== TASK GOAL ==
A precise retyping is required of every line from the one containing "BACK_THICKNESS, 0.0, (1.0,))" down to the one containing "its real place", both included, and of no other line.
* BEGIN RECORDS SHOWN *
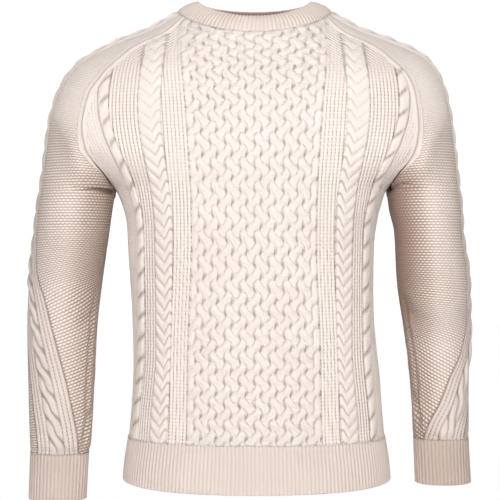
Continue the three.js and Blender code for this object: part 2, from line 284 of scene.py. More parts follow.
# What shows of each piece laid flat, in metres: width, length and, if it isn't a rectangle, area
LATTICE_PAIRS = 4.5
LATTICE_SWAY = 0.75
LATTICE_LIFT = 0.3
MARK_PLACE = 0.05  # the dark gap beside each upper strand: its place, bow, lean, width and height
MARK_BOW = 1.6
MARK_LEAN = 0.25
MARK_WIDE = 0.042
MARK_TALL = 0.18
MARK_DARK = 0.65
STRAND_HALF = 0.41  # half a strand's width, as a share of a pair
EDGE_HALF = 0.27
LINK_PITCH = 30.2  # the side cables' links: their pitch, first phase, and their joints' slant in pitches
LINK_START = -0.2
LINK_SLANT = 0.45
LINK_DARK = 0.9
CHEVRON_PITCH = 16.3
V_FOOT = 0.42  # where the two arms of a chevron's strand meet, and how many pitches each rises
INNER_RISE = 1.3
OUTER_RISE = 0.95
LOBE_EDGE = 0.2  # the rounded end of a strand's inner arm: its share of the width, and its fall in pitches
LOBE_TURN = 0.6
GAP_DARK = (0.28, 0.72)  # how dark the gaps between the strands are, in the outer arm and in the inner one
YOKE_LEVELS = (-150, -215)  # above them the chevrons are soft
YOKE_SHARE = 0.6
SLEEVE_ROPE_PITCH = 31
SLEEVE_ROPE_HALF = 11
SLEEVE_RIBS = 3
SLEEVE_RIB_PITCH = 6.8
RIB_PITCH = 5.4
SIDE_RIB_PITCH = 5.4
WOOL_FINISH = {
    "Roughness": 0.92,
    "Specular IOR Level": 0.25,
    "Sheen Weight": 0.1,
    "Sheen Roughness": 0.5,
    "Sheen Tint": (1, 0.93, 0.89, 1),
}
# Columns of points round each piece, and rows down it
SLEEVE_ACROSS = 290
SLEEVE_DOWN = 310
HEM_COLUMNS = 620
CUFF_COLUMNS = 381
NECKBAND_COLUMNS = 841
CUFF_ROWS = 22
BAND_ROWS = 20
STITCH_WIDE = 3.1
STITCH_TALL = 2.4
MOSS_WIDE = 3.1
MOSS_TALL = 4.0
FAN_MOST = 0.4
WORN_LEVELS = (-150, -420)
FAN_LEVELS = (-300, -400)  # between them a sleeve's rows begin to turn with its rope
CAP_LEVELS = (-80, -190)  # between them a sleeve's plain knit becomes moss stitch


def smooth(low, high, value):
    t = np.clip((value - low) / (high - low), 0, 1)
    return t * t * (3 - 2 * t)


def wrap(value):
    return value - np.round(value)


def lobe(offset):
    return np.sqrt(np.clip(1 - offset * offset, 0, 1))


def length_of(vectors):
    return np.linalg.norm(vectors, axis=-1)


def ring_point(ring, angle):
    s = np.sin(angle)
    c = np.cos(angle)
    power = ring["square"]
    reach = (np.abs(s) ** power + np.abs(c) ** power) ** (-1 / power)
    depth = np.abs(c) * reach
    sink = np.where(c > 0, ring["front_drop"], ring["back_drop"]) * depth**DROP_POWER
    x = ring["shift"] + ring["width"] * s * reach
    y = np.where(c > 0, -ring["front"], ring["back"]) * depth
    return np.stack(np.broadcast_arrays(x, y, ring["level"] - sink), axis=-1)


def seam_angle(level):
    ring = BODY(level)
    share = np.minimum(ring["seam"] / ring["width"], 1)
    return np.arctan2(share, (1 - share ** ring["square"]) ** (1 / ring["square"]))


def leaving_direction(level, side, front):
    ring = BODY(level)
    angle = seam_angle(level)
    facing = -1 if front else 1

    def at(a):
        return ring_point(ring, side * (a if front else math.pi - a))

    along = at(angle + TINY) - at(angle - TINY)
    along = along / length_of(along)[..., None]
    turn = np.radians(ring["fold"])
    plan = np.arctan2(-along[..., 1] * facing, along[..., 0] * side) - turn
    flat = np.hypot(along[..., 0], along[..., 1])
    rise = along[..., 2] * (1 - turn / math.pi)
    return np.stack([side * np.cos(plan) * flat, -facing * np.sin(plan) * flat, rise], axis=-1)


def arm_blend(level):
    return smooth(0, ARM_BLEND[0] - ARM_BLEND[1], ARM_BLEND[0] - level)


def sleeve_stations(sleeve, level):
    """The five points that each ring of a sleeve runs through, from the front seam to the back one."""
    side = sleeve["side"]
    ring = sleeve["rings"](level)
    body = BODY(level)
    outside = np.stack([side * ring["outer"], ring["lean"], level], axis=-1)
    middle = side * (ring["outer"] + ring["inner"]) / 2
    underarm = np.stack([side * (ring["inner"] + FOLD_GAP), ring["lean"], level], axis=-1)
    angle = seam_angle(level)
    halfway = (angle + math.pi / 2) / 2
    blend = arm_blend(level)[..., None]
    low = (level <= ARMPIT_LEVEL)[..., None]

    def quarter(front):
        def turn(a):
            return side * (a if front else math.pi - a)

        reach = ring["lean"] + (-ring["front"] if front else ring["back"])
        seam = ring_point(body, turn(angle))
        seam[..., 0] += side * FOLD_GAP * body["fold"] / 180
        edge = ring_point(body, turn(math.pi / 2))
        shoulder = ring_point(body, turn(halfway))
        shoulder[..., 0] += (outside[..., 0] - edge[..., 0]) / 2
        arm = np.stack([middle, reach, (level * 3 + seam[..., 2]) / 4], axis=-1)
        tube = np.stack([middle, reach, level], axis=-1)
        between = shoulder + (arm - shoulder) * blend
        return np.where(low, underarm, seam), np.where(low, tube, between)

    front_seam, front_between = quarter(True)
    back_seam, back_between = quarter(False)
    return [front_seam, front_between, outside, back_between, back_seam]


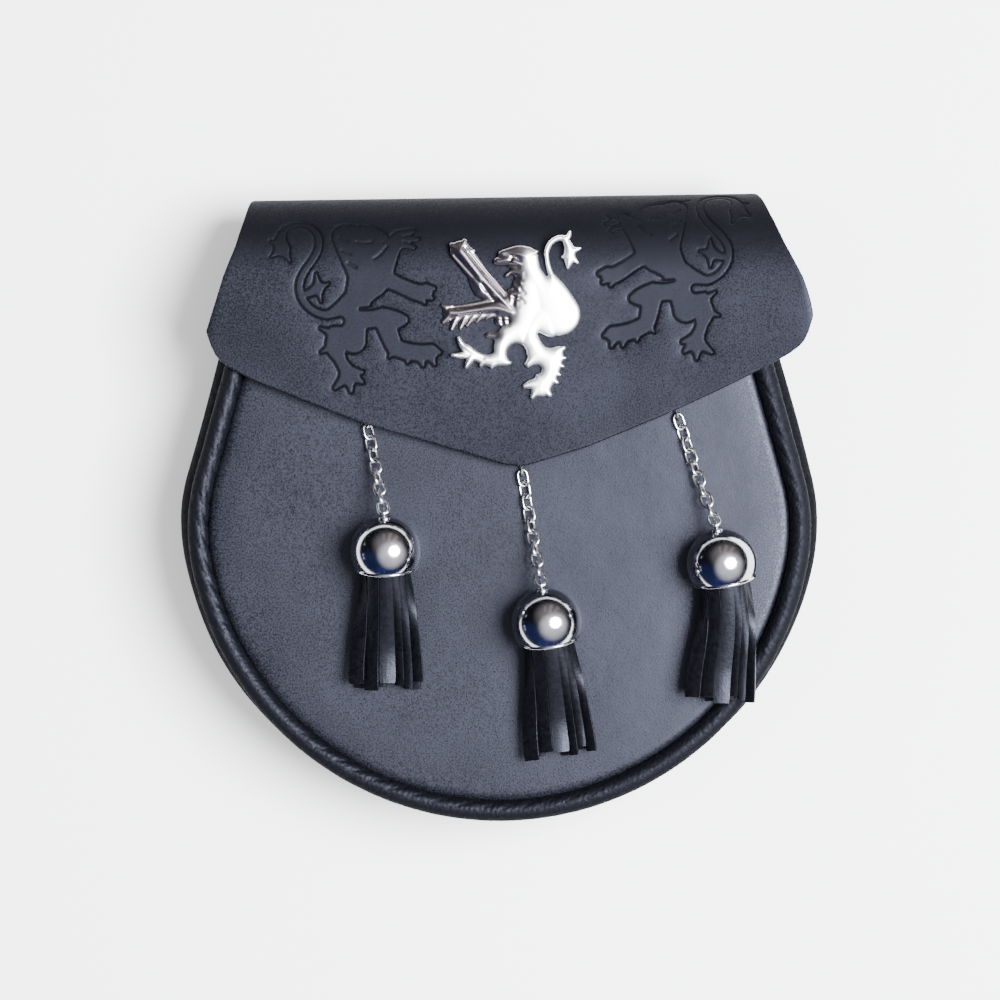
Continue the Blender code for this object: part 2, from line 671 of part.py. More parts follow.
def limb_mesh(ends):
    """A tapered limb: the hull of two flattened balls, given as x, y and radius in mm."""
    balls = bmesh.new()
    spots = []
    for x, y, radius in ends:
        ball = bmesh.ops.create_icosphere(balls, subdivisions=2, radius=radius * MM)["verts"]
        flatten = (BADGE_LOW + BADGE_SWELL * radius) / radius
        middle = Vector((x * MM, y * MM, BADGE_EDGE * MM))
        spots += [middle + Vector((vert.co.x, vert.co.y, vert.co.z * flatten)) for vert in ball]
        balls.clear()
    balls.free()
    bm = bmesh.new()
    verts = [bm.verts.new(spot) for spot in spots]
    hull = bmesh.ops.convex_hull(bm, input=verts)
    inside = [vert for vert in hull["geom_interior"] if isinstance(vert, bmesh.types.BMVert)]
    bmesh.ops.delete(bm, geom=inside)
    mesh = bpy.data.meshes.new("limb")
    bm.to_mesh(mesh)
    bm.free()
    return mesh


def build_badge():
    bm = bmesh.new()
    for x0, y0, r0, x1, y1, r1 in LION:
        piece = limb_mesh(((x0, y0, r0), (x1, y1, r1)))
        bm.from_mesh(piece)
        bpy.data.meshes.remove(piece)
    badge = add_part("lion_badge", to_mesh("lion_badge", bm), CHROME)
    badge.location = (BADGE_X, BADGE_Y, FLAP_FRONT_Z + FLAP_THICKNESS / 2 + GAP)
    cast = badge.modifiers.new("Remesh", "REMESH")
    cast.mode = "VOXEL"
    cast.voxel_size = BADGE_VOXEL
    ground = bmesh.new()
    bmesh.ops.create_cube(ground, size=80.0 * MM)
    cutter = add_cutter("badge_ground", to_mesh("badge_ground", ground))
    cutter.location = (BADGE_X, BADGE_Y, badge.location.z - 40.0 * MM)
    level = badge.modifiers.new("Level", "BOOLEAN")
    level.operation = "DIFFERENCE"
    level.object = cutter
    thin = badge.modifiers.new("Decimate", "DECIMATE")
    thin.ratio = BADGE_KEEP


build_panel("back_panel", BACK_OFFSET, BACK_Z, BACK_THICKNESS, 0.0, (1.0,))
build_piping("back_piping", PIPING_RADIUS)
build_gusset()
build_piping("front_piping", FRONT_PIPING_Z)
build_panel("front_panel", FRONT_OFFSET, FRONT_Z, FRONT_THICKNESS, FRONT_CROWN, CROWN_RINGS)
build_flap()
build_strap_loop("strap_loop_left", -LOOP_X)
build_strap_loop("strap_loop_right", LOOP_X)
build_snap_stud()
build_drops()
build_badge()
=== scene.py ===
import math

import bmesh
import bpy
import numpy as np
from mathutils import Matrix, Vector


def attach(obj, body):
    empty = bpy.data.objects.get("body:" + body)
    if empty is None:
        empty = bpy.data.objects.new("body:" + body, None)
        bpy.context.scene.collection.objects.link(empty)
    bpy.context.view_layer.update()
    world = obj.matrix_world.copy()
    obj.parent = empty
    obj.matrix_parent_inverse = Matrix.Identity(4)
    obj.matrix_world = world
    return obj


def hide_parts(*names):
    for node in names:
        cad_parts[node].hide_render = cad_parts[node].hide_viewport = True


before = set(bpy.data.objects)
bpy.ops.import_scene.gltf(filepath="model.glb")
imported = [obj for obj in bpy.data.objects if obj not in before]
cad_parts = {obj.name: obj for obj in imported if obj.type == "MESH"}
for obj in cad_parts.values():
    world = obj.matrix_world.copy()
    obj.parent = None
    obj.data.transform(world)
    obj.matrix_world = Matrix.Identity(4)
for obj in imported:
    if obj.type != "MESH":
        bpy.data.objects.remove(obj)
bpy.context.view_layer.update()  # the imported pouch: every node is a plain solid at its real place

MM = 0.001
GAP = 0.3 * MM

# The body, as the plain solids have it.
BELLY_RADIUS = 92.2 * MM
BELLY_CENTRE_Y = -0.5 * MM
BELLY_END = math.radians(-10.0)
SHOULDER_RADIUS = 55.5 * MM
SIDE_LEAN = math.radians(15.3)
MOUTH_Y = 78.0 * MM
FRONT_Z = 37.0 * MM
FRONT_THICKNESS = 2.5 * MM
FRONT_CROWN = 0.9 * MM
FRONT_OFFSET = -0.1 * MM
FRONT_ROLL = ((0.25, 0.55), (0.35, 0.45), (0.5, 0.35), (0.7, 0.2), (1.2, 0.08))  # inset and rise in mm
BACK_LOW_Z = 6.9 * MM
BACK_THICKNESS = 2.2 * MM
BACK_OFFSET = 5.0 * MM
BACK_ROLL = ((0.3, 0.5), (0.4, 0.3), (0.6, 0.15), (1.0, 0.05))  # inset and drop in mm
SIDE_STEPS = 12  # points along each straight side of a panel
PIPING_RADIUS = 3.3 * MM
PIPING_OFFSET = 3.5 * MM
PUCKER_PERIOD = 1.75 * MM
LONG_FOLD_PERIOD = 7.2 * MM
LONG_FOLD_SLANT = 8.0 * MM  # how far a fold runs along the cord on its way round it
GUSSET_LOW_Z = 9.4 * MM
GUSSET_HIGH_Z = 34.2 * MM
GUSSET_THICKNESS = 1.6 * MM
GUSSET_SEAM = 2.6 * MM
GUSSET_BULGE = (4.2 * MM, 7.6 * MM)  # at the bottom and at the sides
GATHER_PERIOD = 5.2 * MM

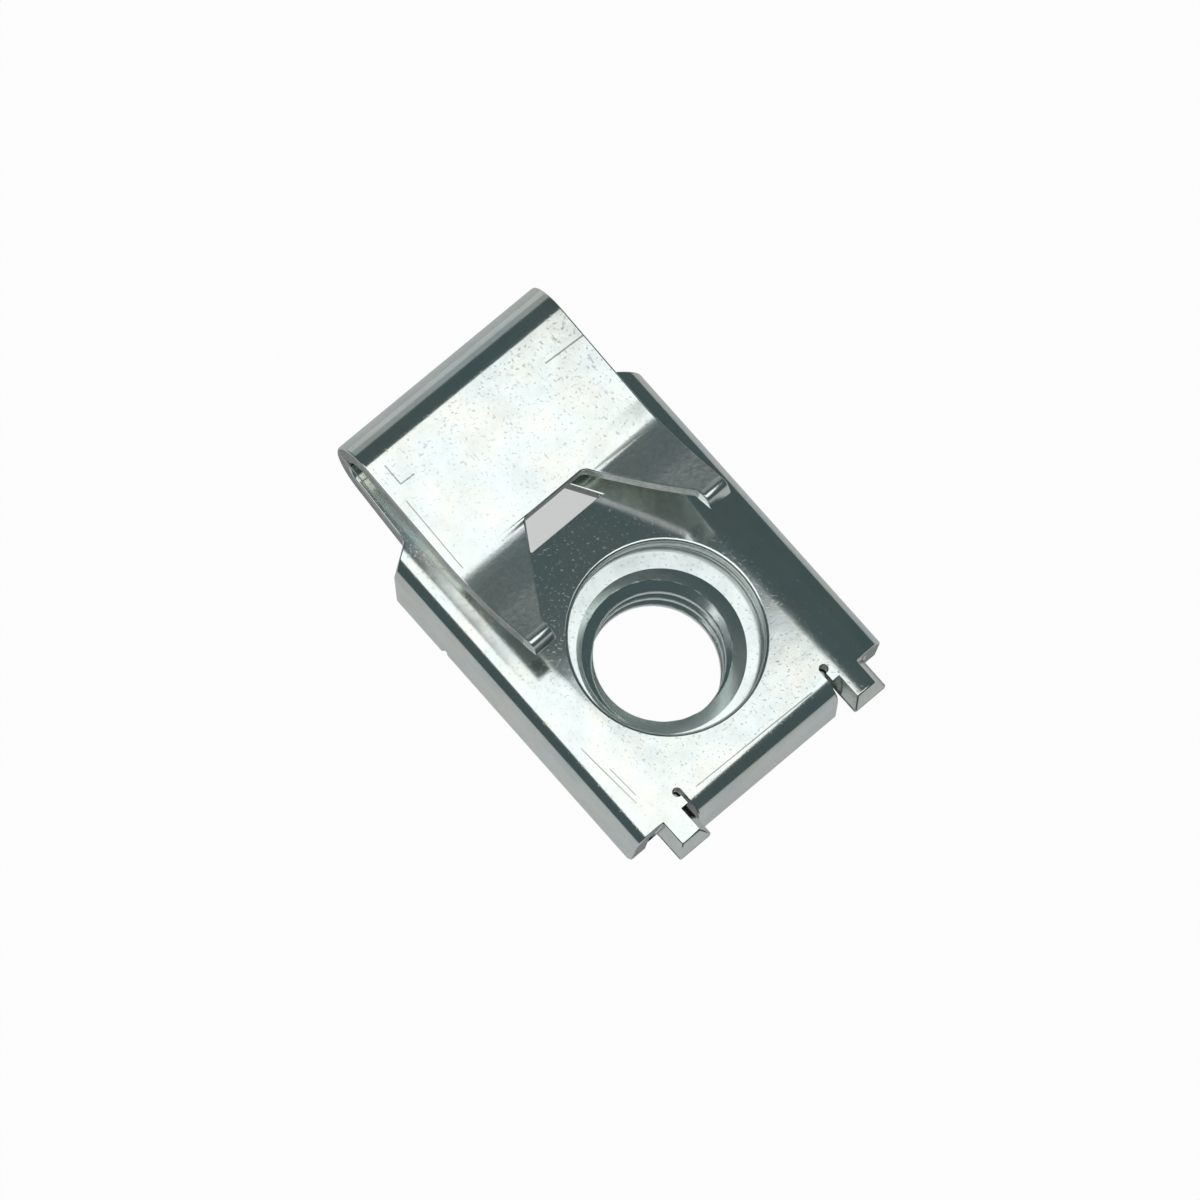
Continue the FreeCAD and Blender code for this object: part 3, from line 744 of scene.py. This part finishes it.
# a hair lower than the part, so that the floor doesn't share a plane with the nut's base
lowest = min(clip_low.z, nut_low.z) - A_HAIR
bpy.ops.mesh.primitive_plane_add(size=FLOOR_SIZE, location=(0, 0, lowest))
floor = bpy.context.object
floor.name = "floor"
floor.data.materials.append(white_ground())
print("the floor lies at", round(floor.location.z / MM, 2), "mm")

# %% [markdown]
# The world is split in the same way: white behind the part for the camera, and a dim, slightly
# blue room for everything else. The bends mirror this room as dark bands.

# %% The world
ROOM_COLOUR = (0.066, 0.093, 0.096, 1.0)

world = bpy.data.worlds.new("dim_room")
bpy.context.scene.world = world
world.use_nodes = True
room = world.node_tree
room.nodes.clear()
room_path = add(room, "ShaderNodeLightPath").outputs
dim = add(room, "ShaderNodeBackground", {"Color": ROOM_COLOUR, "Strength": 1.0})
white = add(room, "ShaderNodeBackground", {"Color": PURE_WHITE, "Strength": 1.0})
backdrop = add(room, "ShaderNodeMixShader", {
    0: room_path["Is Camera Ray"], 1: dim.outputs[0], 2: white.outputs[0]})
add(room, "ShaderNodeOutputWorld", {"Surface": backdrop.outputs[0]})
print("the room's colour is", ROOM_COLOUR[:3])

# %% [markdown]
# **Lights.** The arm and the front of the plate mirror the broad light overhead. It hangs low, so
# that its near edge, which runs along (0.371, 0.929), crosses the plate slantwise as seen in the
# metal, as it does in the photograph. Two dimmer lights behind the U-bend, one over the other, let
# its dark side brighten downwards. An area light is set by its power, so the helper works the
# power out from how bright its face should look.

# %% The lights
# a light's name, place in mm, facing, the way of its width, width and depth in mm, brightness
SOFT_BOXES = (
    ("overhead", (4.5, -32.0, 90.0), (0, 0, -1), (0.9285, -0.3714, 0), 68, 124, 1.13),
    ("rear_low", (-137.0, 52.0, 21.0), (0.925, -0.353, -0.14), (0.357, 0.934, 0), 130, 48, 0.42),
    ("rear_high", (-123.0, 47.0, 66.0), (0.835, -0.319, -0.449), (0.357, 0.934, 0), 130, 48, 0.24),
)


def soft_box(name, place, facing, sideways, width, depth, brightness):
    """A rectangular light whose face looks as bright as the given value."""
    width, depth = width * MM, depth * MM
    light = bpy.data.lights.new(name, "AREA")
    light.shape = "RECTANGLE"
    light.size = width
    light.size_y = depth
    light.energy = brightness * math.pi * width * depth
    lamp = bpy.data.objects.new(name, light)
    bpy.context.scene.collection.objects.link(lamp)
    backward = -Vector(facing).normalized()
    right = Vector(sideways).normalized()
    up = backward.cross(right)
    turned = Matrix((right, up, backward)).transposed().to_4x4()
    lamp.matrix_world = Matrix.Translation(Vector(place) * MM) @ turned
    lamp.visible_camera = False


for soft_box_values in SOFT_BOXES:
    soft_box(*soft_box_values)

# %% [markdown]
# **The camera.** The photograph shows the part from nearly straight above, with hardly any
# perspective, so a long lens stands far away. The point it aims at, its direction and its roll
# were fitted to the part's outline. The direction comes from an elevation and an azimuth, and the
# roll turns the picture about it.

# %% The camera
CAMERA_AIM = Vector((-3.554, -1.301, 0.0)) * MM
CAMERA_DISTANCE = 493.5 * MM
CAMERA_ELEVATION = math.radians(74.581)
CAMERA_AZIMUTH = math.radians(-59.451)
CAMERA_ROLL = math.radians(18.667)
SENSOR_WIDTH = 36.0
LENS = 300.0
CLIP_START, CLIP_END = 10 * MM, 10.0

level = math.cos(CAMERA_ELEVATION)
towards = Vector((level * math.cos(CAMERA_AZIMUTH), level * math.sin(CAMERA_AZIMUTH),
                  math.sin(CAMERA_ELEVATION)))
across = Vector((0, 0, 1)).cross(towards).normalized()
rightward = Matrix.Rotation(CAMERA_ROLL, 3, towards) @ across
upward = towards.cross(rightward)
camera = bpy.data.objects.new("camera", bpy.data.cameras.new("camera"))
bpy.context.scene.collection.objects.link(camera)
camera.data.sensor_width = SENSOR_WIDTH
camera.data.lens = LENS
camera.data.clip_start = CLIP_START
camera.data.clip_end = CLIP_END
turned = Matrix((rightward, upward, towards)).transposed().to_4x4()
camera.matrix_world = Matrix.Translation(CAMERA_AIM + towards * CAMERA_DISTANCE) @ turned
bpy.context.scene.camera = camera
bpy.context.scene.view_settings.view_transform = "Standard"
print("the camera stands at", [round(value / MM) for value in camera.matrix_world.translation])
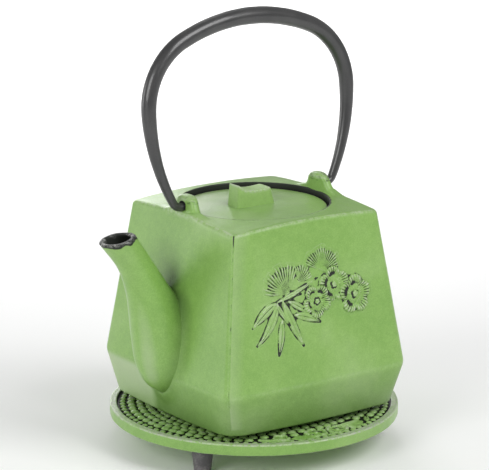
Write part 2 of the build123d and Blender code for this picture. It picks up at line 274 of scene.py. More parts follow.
* END RECORDS SHOWN *
== ANSWER FOR THE TASK ==
build_panel("back_panel", BACK_OFFSET, BACK_Z, BACK_THICKNESS, 0.0, (1.0,))
build_piping("back_piping", PIPING_RADIUS)
build_gusset()
build_piping("front_piping", FRONT_PIPING_Z)
build_panel("front_panel", FRONT_OFFSET, FRONT_Z, FRONT_THICKNESS, FRONT_CROWN, CROWN_RINGS)
build_flap()
build_strap_loop("strap_loop_left", -LOOP_X)
build_strap_loop("strap_loop_right", LOOP_X)
build_snap_stud()
build_drops()
build_badge()
=== scene.py ===
import math

import bmesh
import bpy
import numpy as np
from mathutils import Matrix, Vector


def attach(obj, body):
    empty = bpy.data.objects.get("body:" + body)
    if empty is None:
        empty = bpy.data.objects.new("body:" + body, None)
        bpy.context.scene.collection.objects.link(empty)
    bpy.context.view_layer.update()
    world = obj.matrix_world.copy()
    obj.parent = empty
    obj.matrix_parent_inverse = Matrix.Identity(4)
    obj.matrix_world = world
    return obj


def hide_parts(*names):
    for node in names:
        cad_parts[node].hide_render = cad_parts[node].hide_viewport = True


before = set(bpy.data.objects)
bpy.ops.import_scene.gltf(filepath="model.glb")
imported = [obj for obj in bpy.data.objects if obj not in before]
cad_parts = {obj.name: obj for obj in imported if obj.type == "MESH"}
for obj in cad_parts.values():
    world = obj.matrix_world.copy()
    obj.parent = None
    obj.data.transform(world)
    obj.matrix_world = Matrix.Identity(4)
for obj in imported:
    if obj.type != "MESH":
        bpy.data.objects.remove(obj)
bpy.context.view_layer.update()  # the imported pouch: every node is a plain solid at its real place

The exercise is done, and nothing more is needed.